--- Start ---
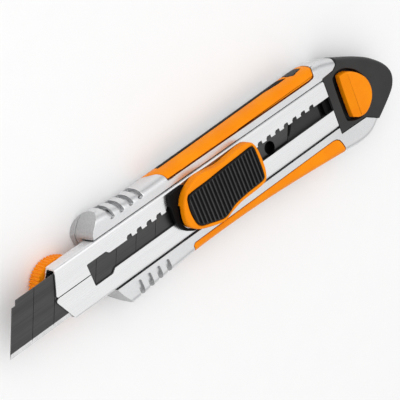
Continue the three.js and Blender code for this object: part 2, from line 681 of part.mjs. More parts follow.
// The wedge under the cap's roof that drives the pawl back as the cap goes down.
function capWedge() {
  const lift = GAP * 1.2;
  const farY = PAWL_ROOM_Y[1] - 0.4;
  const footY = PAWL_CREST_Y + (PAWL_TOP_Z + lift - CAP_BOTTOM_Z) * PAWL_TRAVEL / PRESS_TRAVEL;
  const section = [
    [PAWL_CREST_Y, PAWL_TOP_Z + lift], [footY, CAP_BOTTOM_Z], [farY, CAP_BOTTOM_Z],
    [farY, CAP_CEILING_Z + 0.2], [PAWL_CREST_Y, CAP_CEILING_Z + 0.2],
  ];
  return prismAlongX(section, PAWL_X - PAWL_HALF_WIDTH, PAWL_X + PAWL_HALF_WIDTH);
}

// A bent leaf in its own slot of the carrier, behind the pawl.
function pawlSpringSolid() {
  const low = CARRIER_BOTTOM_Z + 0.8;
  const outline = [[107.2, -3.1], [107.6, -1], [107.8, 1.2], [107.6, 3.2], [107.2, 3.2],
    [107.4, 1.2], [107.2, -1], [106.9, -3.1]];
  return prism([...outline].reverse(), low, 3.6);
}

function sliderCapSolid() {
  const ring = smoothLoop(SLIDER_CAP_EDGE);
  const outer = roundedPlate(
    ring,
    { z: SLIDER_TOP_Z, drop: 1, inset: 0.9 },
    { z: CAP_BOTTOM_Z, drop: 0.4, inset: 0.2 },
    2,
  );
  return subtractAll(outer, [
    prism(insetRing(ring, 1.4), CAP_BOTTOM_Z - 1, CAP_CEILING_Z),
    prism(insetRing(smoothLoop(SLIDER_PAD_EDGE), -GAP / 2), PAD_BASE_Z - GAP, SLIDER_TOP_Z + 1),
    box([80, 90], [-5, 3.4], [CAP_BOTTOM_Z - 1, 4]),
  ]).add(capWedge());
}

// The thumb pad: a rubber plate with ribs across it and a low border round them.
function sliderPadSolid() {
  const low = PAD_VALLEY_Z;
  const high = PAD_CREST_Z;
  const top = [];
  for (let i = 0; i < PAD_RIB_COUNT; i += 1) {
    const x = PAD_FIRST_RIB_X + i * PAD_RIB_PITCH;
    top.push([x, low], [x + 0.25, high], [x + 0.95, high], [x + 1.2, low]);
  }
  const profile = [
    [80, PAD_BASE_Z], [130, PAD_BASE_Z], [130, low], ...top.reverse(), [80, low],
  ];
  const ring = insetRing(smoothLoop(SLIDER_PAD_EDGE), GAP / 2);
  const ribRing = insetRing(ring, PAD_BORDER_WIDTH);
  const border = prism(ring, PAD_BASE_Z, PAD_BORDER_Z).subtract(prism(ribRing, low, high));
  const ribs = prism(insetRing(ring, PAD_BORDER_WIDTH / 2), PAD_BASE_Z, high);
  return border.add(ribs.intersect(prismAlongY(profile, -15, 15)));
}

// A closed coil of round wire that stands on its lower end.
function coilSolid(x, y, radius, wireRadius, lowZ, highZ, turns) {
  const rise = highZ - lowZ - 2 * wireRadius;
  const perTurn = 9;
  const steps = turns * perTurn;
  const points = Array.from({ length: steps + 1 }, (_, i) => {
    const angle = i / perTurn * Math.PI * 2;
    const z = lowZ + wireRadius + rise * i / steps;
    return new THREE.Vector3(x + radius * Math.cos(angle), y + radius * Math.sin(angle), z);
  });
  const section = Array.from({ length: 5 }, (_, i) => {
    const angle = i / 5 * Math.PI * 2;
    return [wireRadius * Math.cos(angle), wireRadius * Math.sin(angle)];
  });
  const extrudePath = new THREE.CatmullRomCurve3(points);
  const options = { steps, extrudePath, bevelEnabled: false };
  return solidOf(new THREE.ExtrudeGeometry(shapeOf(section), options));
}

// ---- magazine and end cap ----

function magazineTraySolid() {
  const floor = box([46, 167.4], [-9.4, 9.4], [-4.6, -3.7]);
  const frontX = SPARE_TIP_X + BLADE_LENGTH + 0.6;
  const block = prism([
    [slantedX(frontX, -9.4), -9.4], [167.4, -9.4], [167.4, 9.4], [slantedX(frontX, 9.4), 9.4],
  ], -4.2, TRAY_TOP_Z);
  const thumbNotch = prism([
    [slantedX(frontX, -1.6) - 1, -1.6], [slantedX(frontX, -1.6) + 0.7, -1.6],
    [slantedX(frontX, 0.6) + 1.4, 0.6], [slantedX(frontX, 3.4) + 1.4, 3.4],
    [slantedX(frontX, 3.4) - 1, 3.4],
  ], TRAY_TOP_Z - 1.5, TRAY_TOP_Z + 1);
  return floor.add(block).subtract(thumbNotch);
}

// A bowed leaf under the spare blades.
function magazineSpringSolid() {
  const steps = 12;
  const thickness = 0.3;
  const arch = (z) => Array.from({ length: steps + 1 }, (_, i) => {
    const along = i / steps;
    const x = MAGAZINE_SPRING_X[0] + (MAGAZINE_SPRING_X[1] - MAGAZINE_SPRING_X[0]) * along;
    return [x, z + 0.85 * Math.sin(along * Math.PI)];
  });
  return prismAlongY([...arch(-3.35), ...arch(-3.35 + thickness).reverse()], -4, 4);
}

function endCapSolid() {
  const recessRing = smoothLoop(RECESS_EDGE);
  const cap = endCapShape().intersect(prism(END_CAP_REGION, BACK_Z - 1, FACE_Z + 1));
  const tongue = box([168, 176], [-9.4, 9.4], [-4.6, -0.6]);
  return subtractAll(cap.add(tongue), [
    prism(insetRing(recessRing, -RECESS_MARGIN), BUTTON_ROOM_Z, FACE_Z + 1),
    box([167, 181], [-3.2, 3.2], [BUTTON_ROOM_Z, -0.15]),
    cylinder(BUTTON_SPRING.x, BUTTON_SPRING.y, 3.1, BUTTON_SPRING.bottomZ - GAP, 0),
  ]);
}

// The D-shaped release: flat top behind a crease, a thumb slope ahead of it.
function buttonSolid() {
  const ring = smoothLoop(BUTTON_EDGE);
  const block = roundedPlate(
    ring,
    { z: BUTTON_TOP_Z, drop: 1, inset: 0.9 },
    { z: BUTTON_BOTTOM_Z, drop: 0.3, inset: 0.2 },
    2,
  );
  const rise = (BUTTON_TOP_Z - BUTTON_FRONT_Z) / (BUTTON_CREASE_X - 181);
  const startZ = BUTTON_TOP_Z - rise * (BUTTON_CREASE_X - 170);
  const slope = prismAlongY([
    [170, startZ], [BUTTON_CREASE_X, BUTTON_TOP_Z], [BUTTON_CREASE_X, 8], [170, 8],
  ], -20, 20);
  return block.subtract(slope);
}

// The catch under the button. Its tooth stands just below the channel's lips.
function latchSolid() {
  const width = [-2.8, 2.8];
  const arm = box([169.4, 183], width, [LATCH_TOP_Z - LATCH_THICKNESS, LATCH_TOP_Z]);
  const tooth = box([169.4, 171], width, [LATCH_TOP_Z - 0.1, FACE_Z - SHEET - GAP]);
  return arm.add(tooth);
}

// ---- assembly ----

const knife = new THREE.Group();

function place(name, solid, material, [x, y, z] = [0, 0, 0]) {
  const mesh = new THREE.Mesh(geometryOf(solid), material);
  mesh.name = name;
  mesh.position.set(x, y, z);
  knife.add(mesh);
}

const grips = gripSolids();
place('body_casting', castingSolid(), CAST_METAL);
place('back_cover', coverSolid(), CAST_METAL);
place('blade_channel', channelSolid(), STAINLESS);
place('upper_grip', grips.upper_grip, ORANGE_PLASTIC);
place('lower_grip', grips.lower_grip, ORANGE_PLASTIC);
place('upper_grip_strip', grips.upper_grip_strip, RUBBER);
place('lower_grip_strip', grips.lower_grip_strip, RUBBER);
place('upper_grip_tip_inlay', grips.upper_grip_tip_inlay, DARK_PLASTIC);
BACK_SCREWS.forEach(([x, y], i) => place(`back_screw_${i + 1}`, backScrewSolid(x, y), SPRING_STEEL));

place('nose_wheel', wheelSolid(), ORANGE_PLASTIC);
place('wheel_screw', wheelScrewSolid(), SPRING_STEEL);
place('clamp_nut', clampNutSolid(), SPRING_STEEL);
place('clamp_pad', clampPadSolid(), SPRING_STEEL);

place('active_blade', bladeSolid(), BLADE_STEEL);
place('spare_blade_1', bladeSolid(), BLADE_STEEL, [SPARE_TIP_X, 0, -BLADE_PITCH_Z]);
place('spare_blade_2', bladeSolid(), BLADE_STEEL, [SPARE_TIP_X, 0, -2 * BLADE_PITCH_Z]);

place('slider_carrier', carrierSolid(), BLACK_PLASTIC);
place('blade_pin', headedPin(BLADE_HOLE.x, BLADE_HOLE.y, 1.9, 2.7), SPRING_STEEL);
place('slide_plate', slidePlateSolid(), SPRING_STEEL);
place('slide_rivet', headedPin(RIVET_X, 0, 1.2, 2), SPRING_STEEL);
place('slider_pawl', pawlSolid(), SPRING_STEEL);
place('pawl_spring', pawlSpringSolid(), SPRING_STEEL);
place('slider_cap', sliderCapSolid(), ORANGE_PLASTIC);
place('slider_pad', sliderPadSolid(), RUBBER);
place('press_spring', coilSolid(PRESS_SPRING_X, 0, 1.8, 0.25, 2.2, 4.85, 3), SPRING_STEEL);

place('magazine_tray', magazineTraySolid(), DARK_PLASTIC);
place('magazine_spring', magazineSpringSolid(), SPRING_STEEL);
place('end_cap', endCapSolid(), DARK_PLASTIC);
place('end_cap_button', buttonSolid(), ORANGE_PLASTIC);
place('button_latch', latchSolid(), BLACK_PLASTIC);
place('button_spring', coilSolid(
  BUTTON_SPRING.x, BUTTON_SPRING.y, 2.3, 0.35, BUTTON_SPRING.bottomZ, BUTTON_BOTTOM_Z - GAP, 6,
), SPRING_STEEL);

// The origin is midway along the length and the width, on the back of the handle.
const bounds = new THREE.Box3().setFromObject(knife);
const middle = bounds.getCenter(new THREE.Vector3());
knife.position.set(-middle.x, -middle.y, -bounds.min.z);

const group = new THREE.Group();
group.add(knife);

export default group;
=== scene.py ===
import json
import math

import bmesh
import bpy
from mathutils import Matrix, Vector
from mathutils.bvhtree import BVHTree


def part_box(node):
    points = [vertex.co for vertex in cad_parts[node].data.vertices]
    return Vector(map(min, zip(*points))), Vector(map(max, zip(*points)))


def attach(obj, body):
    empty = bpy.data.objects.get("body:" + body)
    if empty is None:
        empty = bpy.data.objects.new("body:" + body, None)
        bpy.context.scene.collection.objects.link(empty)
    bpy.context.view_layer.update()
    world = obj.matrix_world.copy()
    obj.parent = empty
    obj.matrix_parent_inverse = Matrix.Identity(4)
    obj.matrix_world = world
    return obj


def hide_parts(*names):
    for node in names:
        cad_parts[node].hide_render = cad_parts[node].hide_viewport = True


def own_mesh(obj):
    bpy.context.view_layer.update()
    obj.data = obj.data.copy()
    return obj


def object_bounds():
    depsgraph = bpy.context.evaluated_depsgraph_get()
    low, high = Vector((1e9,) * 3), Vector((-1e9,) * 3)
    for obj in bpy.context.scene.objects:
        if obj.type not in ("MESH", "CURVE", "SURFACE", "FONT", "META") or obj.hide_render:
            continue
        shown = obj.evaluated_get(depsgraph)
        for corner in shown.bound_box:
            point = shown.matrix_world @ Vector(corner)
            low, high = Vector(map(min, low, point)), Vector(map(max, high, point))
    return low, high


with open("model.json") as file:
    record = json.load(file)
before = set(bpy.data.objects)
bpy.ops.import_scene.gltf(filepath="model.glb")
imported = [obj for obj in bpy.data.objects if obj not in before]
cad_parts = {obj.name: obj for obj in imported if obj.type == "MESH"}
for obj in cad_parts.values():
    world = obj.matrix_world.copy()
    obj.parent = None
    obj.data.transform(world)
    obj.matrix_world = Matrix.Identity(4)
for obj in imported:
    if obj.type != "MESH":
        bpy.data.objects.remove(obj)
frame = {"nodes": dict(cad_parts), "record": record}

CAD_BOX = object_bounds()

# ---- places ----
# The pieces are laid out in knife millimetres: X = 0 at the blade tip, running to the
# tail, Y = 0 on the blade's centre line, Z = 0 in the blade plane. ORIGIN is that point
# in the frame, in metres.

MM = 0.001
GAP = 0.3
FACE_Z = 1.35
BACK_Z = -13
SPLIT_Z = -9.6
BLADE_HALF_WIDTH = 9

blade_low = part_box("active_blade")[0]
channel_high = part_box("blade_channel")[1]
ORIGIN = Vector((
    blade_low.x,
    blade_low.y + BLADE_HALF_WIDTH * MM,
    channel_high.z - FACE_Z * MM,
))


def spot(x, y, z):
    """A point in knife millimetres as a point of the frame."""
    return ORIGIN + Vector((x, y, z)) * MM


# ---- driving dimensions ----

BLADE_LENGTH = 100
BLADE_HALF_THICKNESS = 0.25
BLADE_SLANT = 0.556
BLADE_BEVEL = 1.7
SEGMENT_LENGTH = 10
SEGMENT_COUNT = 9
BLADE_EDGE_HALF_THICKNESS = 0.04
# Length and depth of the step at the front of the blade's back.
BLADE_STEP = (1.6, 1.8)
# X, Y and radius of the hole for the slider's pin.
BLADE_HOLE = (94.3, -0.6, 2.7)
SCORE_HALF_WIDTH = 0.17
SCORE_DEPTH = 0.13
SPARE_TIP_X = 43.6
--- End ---
▶ _Work to be completed_
In the listing above, find the line with "of the handle." and the line with "points = [vertex.co", then print exactly those two lines and every line between them, and nothing more.

▶ _Exercise result_
// The origin is midway along the length and the width, on the back of the handle.
const bounds = new THREE.Box3().setFromObject(knife);
const middle = bounds.getCenter(new THREE.Vector3());
knife.position.set(-middle.x, -middle.y, -bounds.min.z);

const group = new THREE.Group();
group.add(knife);

export default group;
=== scene.py ===
import json
import math

import bmesh
import bpy
from mathutils import Matrix, Vector
from mathutils.bvhtree import BVHTree


def part_box(node):
    points = [vertex.co for vertex in cad_parts[node].data.vertices]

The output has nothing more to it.